### Task
Extract all data as written.

Records that describe objects:
------

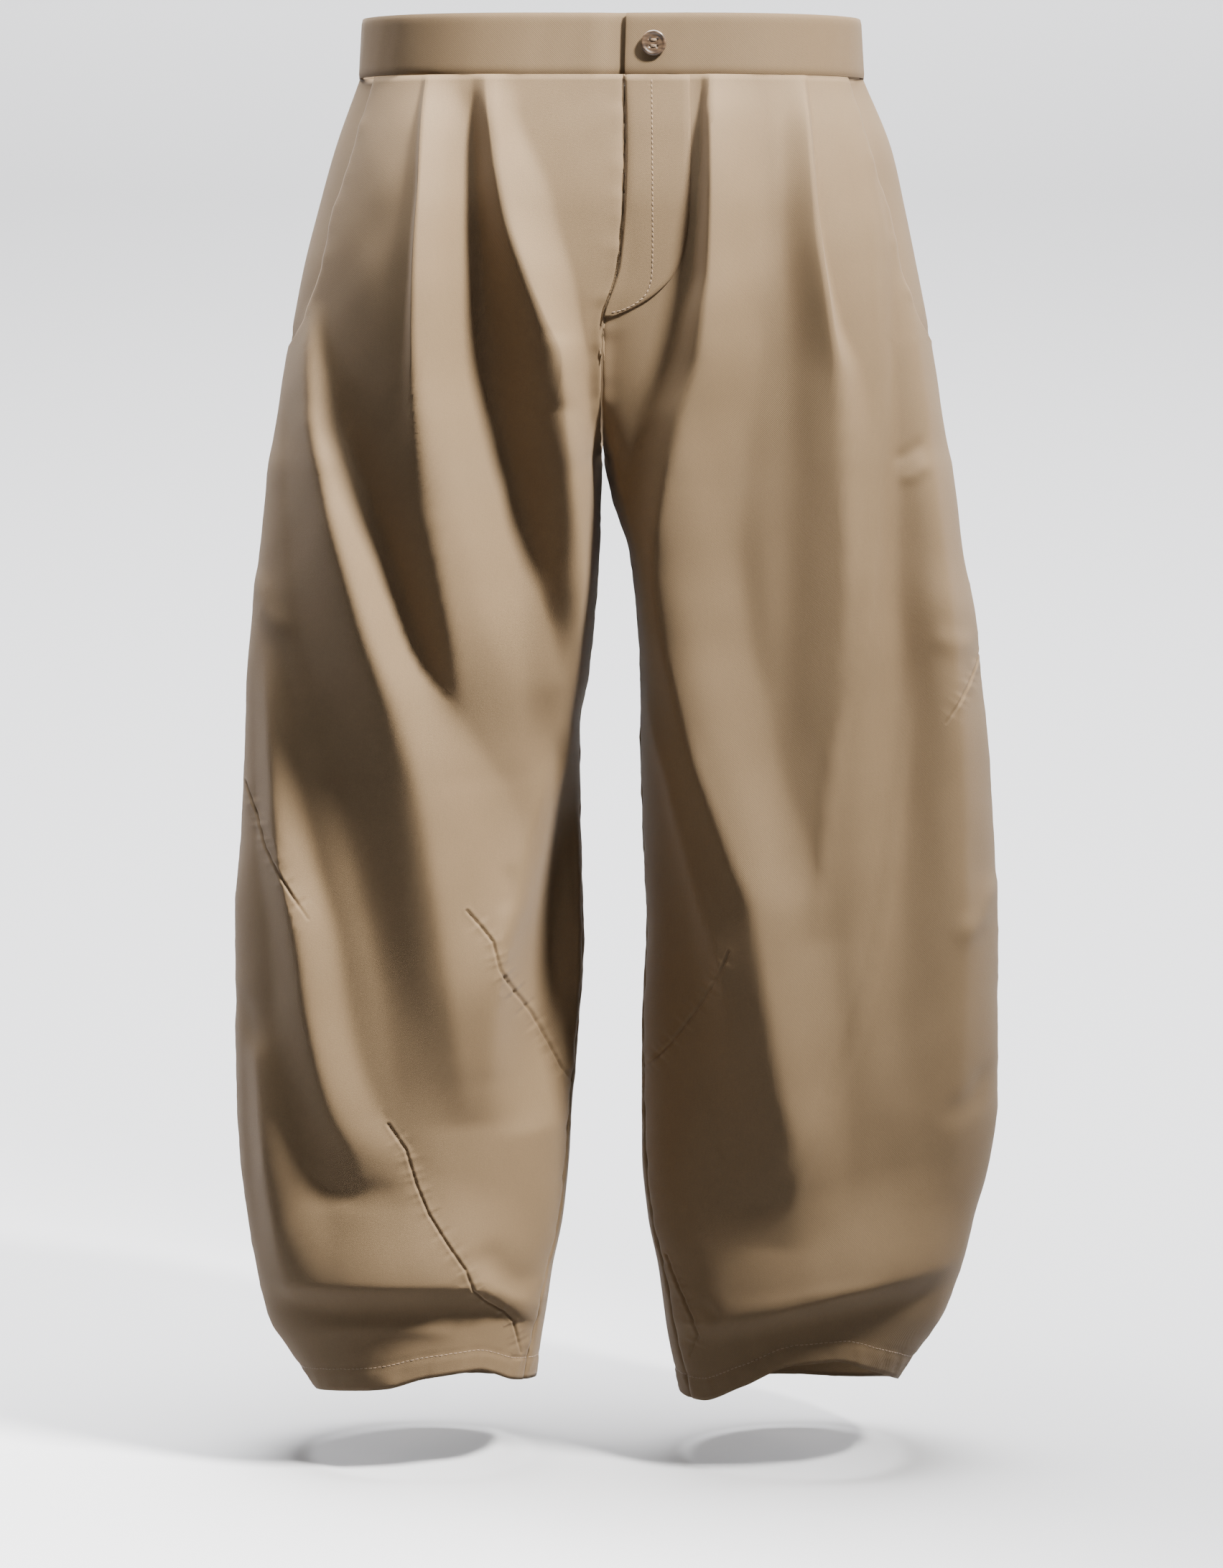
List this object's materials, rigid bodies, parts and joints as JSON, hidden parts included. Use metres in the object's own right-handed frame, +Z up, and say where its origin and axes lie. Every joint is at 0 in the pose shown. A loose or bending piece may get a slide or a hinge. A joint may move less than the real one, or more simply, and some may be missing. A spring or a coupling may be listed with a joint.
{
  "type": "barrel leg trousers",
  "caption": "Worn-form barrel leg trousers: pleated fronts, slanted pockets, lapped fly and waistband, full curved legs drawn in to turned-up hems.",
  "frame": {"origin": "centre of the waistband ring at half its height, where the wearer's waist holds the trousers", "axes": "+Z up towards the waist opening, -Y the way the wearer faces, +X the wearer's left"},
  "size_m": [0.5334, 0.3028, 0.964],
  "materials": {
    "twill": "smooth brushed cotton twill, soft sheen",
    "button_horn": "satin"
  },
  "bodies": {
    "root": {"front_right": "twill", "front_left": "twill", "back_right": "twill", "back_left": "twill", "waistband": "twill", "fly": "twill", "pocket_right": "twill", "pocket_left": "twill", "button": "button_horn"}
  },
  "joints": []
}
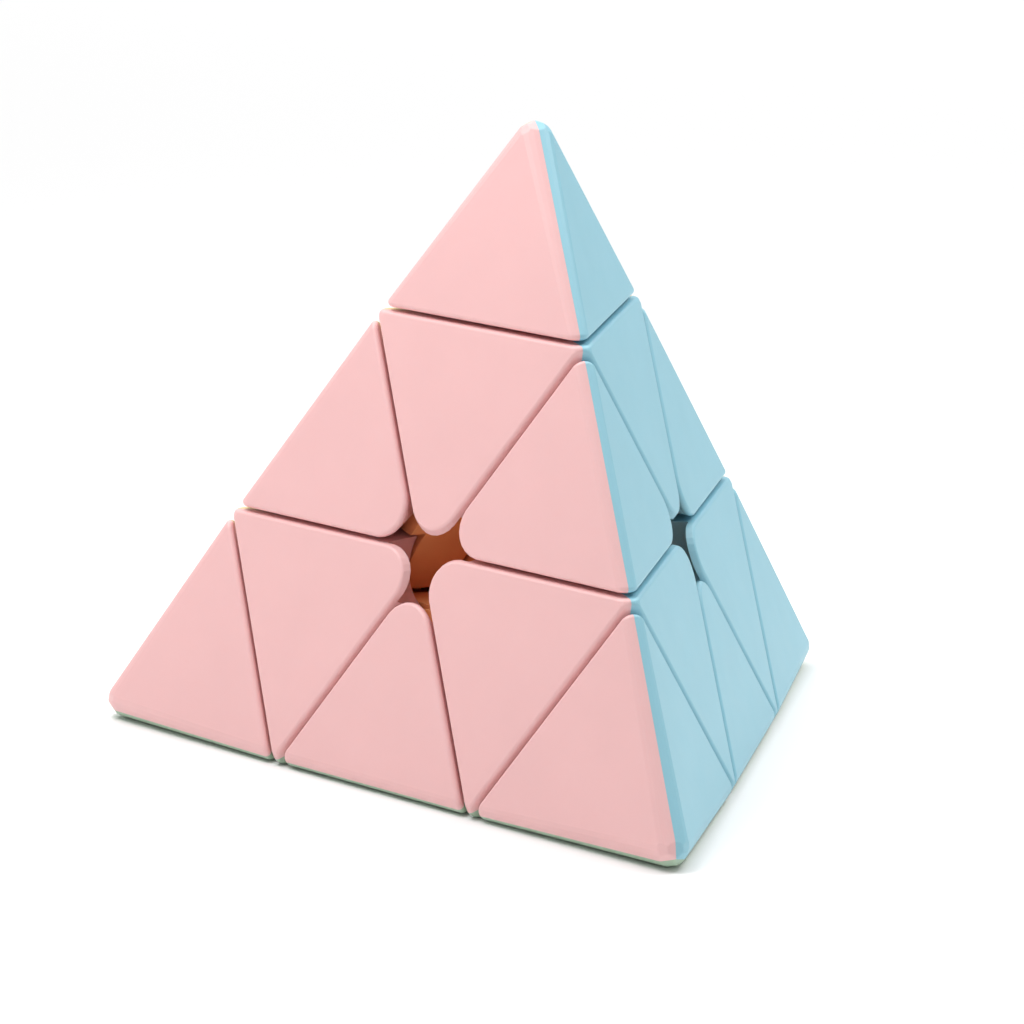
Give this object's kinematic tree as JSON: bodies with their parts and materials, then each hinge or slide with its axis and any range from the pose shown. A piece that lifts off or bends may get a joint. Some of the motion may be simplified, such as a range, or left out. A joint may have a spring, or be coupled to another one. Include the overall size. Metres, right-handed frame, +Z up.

------

### Answer to this problem
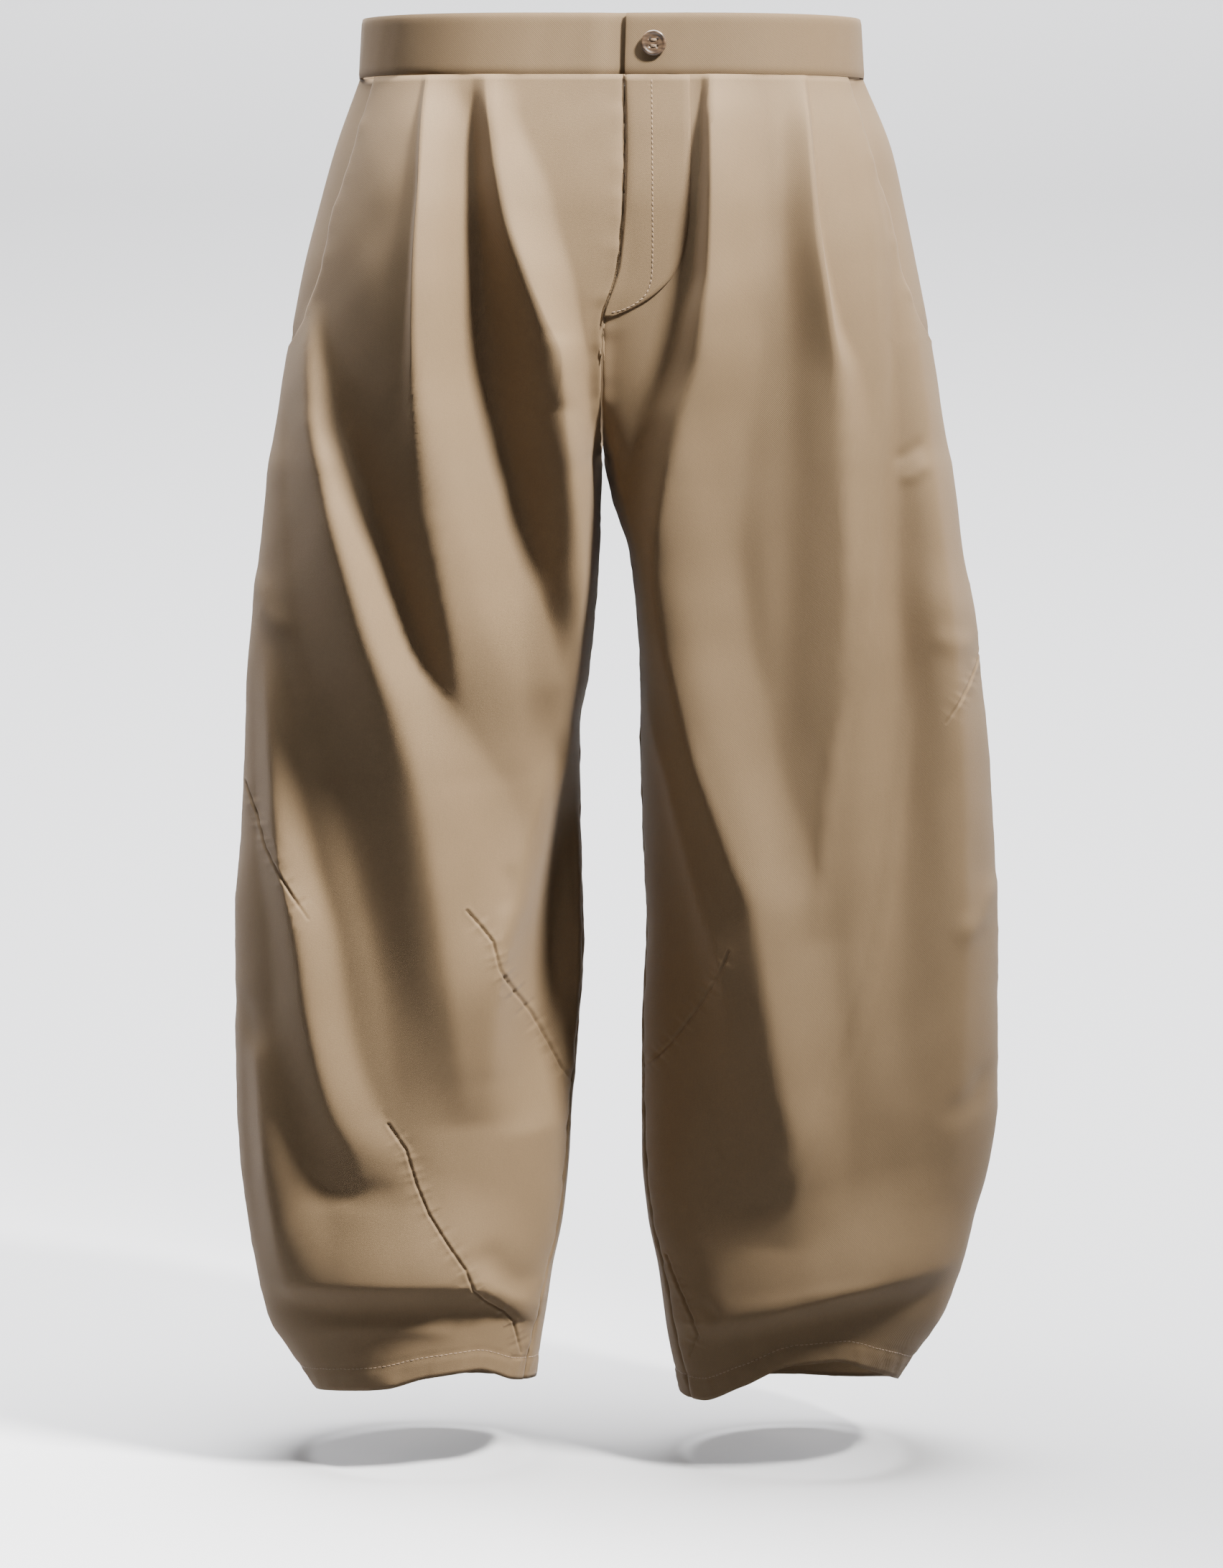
List this object's materials, rigid bodies, parts and joints as JSON, hidden parts included. Use metres in the object's own right-handed frame, +Z up, and say where its origin and axes lie. Every joint is at 0 in the pose shown. A loose or bending piece may get a slide or a hinge. A joint may move less than the real one, or more simply, and some may be missing. A spring or a coupling may be listed with a joint.
{
  "type": "barrel leg trousers",
  "caption": "Worn-form barrel leg trousers: pleated fronts, slanted pockets, lapped fly and waistband, full curved legs drawn in to turned-up hems.",
  "frame": {"origin": "centre of the waistband ring at half its height, where the wearer's waist holds the trousers", "axes": "+Z up towards the waist opening, -Y the way the wearer faces, +X the wearer's left"},
  "size_m": [0.5334, 0.3028, 0.964],
  "materials": {
    "twill": "smooth brushed cotton twill, soft sheen",
    "button_horn": "satin"
  },
  "bodies": {
    "root": {"front_right": "twill", "front_left": "twill", "back_right": "twill", "back_left": "twill", "waistband": "twill", "fly": "twill", "pocket_right": "twill", "pocket_left": "twill", "button": "button_horn"}
  },
  "joints": []
}
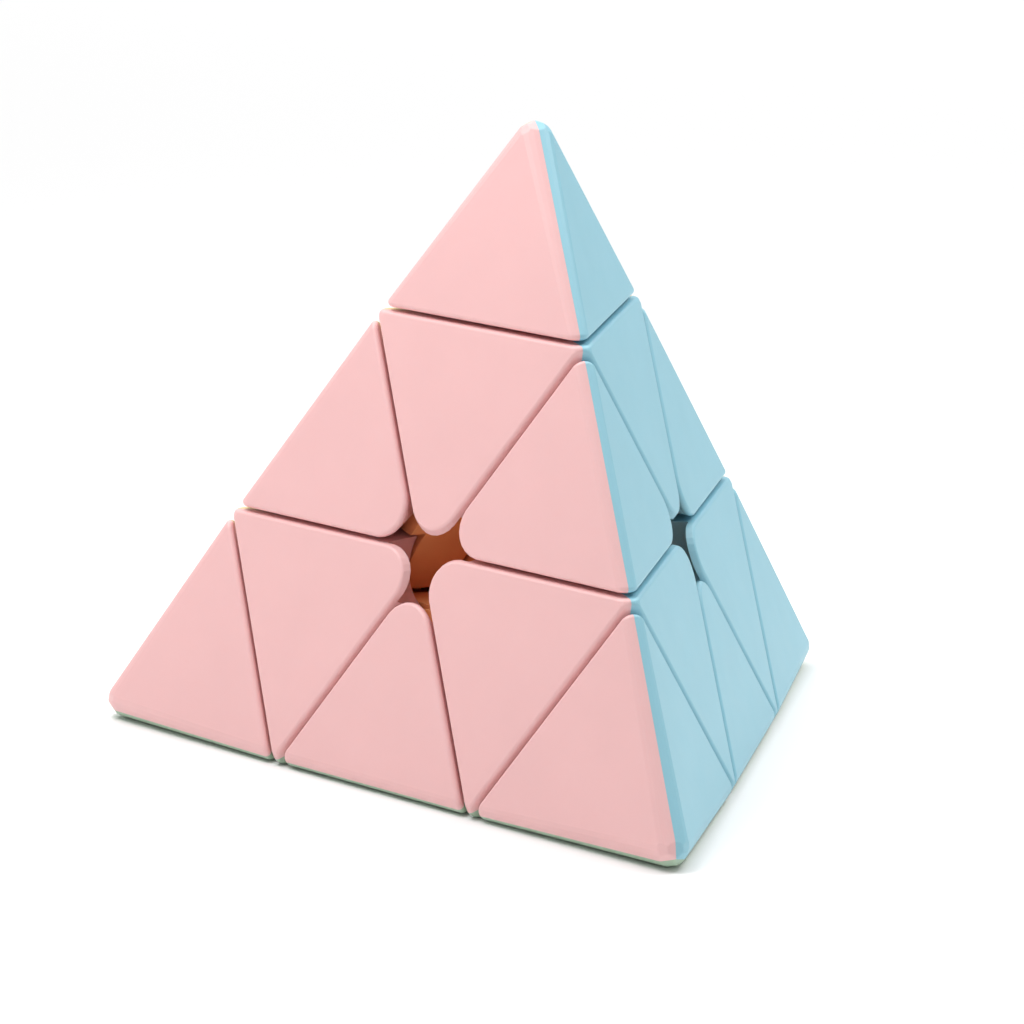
Give this object's kinematic tree as JSON: bodies with their parts and materials, then each hinge or slide with its axis and any range from the pose shown. A piece that lifts off or bends may get a joint. Some of the motion may be simplified, such as a range, or left out. A joint may have a spring, or be coupled to another one. Include the overall size. Metres, right-handed frame, +Z up.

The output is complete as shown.